Peu après 13 heures, le poste de douane est attaqué à coups de pavés et incendié. Des hélicoptères survolent la scène, mais personne n'intervient. Pendant près d'une heure et demie, le quartier semble totalement livré aux casseurs, qui mettent le feu à la pharmacie, puis à l'hôtel. Les lacrymogènes ne les dispersent que vers 14 h 20. La foule pacifiste rassemblée à 300 mètres de là est elle aussi bombardée de lacrymogènes. Les black blocks s’y infiltrent, contournant une chaîne humaine inefficace improvisée dans la précipitation. La manifestation s'ébranle dans la confusion, pour fuir l'assaut policier. Le speaker demande aux personnalités et aux pacifistes de se mettre en tête de cortège. Mais tout le monde se lance en ordre dispersé. Le Nouveau Parti anticapitaliste (NPA) marche au pas de charge, Besancenot en tête, pour doubler le cortège par la droite.
Souricière
Les gens suffoquent et renversent des barrières pour se ménager des passages vers le début du parcours, raccourci des deux tiers par rapport au plan initial et lui aussi totalement improvisé. En à peine une heure, la foule revient près du point de départ, où l'incendie de l'hôtel Ibis fait rage. CRS devant, CRS derrière. Une souricière.
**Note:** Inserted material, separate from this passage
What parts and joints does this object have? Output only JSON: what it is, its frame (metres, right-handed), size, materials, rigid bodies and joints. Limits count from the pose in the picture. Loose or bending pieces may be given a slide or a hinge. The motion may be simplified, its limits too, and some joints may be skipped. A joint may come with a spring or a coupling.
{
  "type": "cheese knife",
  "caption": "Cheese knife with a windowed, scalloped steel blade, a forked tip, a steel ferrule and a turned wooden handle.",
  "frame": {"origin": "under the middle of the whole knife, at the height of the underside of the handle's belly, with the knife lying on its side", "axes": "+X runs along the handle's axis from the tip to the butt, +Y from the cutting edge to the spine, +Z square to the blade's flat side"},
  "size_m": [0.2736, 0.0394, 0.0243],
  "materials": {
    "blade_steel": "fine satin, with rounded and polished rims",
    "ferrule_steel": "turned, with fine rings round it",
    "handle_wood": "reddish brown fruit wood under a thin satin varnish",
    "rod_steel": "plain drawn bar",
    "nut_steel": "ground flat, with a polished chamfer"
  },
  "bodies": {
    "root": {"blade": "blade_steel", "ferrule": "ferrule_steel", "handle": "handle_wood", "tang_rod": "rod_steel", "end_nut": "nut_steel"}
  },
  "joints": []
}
Longtemps, rien ne bouge. Sauf les black blocks. Ils montent deux barricades, l'une avec un stock de palettes, l'autre avec deux wagons poussés en travers de la route. Seuls quelques cortèges (NPA et mouvements libertaires) parviennent à s'organiser pour éviter d'être infiltrés par les casseurs. Ceux-ci remontent vers l'avant de la manifestation, où les forces de l'ordre sont bizarrement retranchées derrière une voie ferrée surélevée, qui offre à la fois un poste d'attaque et une réserve inépuisable de projectiles ramassés sur le ballast. Des manifestants pacifistes sans expérience de ce type de situation tentent de s'interposer. Sans succès. Les CRS répliquent avec des lacrymogènes qui arrosent la tête de cortège, créant un mouvement de panique dans la foule qui cherche à fuir, mains en l'air. Quand le calme revient et que la manifestation se disperse, les bacs à fleurs regorgent de vêtements noirs. D'autres ont été jetés près d'un terrain vague et incendiés. Les black blocks s'en sont séparés pour ne pas se faire interpeller.
Hier soir à 20 heures, seules douze personnes étaient en garde à vue suite aux événements de samedi, dont deux suspectées de l'incendie de l'ancien poste de douane. Au moins quatre d'entre elles devraient être jugées aujourd'hui.